Infection of specific dendritic cells by CCR5-tropic human immunodeficiency virus type 1 promotes cell-mediated transmission of virus resistant to broadly neutralizing antibodies.

Vaccine Research Center, National Institute of Allergy and Infectious Disease, National Institutes of Health, Bldg. 40, Rm. 4502, MSC-3005, 40 Convent Dr., Bethesda, MD 20892-3005, USA.
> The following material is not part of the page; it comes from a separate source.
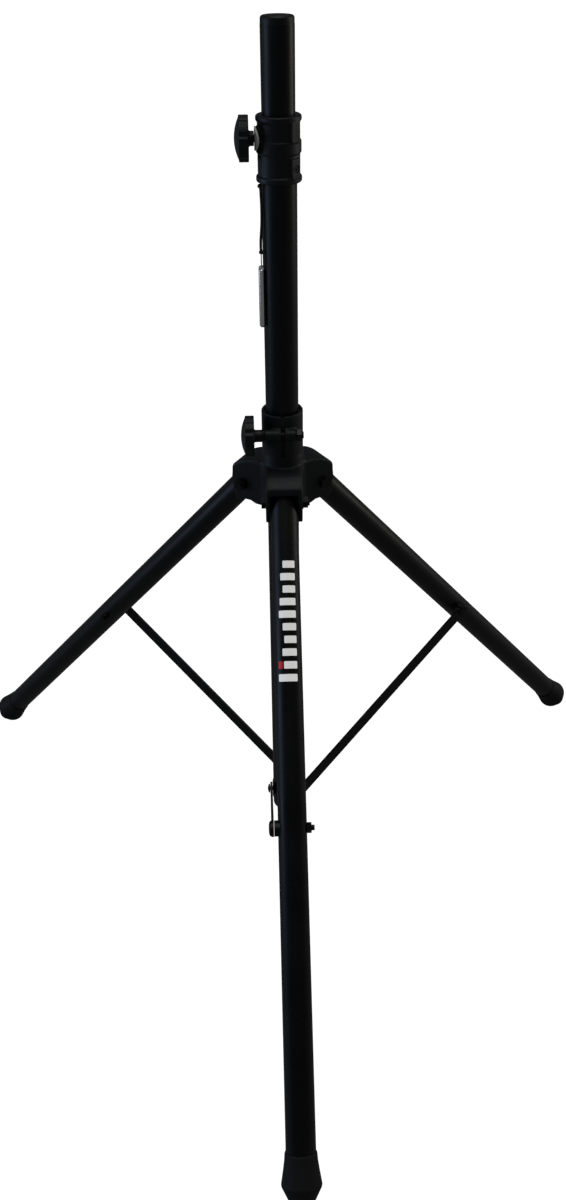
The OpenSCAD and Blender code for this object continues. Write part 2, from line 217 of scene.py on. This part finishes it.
# ---- Lanyard and locking pin ----
# A limp black cord, 3 mm thick, tied through the collar's underside, and a wire link that
# hangs from its lower knot. The bright solid pin on the link locks the raised pole.

def braided_polyester():
    """Braided polyester: dull, with a fine herringbone of crossing strands."""
    material, tree, place = new_material("braided_polyester")
    strand_mm = 1.1
    waves = []
    for tilt in (math.radians(35), math.radians(-35)):
        turned = add_node(tree, "Mapping", {"Vector": place, "Rotation": (0, tilt, 0)})
        waves.append(add_node(tree, "TexWave", {
            "Vector": turned.outputs["Vector"], "Scale": 1000 / strand_mm / math.pi,
            "Distortion": 0.4,
        }, bands_direction="Z").outputs["Fac"])
    weave = add_node(tree, "Math", {0: waves[0], 1: waves[1]}, operation="MAXIMUM").outputs["Value"]
    finish_material(tree, base_color=blend_colours(tree, weave, "#050506", "#1c1c1f"),
                    roughness=0.85, sheen_weight=0.25, sheen_roughness=0.5,
                    normal=bump(tree, weave, 0.15))
    return material


def bright_nickel():
    """Nickel plate on wire: mirror-like, with faint cloudy patches and hairline drawing marks."""
    material, tree, place = new_material("bright_nickel")
    clouds = noise(tree, place, 9)
    lines = noise(tree, place, 0.5, stretch=(1, 1, 0.08))
    finish_material(tree, base_color=blend_colours(tree, clouds, "#dcddde", "#f0f0ee"),
                    metallic=1.0, roughness=spread(tree, clouds, 0.1, 0.2),
                    normal=bump(tree, lines, 0.01))
    return material


def dress(material, *names):
    """Gives CAD nodes their finish."""
    for name in names:
        mesh = nodes[name].data
        if mesh.materials:
            mesh.materials[0] = material
        else:
            mesh.materials.append(material)


cord_diameter = 0.003
# Across and up from the column's axis, in millimetres
cord_route_mm = [
    (-19.9, -8.7, 926), (-19.7, -8.6, 921), (-19.5, -8.5, 916), (-19.3, -8.4, 911),
    (-19.2, -8.4, 906), (-19.2, -8.4, 901), (-19.2, -8.4, 896), (-19.3, -8.4, 891),
    (-19.5, -8.5, 886), (-19.8, -8.6, 881), (-20.2, -8.8, 876), (-20.6, -9, 871),
    (-20.8, -9.1, 866), (-20.8, -9.1, 861), (-20.6, -9, 857),
]
cord_route = [Vector((x / 1000, column.y + y / 1000, z / 1000)) for x, y, z in cord_route_mm]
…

Journal of Virology (Impact Factor: 4.65). 12/2004; 78(21):11980-7. DOI: 10.1128/JVI.78.21.11980-11987.2004
Source: PubMed

ABSTRACT The tropism of human immunodeficiency virus type 1 for chemokine receptors plays an important role in the transmission of AIDS. Although CXCR4-tropic virus is more cytopathic for T cells, CCR5-tropic strains are transmitted more frequently in humans for reasons that are not understood. Phenotypically immature myeloid dendritic cells (mDCs) are preferentially infected by CCR5-tropic virus, in contrast to mature mDCs, which are not susceptible to infection but instead internalize virus into a protected intracellular compartment and enhance the infection of T cells. Here, we define a mechanism to explain preferential transmission of CCR5-tropic viruses based on their interaction with mDCs and sensitivity to neutralizing antibodies. Infected immature mDCs differentiated normally and were found to enhance CCR5-tropic but not CXCR4-tropic virus infection of T cells even in the continuous presence of neutralizing antibodies. Infectious synapses also formed normally in the presence of such antibodies. Infection of immature mDCs by CCR5-tropic virus can therefore establish a pool of infected cells that can efficiently transfer virus at the same time that they protect virus from antibody neutralization. This property of DCs may enhance infection, contribute to immune evasion, and could provide a selective advantage for CCR5-tropic virus transmission.